_What the task requires:_
Repeat the whole listing exactly.

○ ○ ○ ○ ○ ○ ○

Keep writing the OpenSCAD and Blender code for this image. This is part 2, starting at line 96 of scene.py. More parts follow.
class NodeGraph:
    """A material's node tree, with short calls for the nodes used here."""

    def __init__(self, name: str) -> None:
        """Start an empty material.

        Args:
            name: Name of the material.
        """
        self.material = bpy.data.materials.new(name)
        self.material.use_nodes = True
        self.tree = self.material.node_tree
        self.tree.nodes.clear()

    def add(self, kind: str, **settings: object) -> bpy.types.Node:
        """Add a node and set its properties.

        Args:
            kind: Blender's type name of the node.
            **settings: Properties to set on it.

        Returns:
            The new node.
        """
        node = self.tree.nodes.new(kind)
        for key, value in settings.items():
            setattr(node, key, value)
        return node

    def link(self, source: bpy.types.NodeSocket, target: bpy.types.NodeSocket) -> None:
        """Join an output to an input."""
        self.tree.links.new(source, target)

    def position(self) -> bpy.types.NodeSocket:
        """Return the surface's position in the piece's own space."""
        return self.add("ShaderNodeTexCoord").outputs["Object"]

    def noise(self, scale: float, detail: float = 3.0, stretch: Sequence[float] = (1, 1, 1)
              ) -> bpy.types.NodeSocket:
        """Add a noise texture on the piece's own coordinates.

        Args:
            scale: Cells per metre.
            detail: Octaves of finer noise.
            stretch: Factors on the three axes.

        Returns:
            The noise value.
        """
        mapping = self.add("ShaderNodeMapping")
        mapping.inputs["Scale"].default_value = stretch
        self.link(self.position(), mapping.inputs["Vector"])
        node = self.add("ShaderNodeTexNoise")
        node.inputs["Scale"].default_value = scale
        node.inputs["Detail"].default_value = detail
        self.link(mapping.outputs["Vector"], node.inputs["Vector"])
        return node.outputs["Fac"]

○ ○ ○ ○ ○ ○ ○

_Task response:_
Keep writing the OpenSCAD and Blender code for this image. This is part 2, starting at line 96 of scene.py. More parts follow.
class NodeGraph:
    """A material's node tree, with short calls for the nodes used here."""

    def __init__(self, name: str) -> None:
        """Start an empty material.

        Args:
            name: Name of the material.
        """
        self.material = bpy.data.materials.new(name)
        self.material.use_nodes = True
        self.tree = self.material.node_tree
        self.tree.nodes.clear()

    def add(self, kind: str, **settings: object) -> bpy.types.Node:
        """Add a node and set its properties.

        Args:
            kind: Blender's type name of the node.
            **settings: Properties to set on it.

        Returns:
            The new node.
        """
        node = self.tree.nodes.new(kind)
        for key, value in settings.items():
            setattr(node, key, value)
        return node

    def link(self, source: bpy.types.NodeSocket, target: bpy.types.NodeSocket) -> None:
        """Join an output to an input."""
        self.tree.links.new(source, target)

    def position(self) -> bpy.types.NodeSocket:
        """Return the surface's position in the piece's own space."""
        return self.add("ShaderNodeTexCoord").outputs["Object"]

    def noise(self, scale: float, detail: float = 3.0, stretch: Sequence[float] = (1, 1, 1)
              ) -> bpy.types.NodeSocket:
        """Add a noise texture on the piece's own coordinates.

        Args:
            scale: Cells per metre.
            detail: Octaves of finer noise.
            stretch: Factors on the three axes.

        Returns:
            The noise value.
        """
        mapping = self.add("ShaderNodeMapping")
        mapping.inputs["Scale"].default_value = stretch
        self.link(self.position(), mapping.inputs["Vector"])
        node = self.add("ShaderNodeTexNoise")
        node.inputs["Scale"].default_value = scale
        node.inputs["Detail"].default_value = detail
        self.link(mapping.outputs["Vector"], node.inputs["Vector"])
        return node.outputs["Fac"]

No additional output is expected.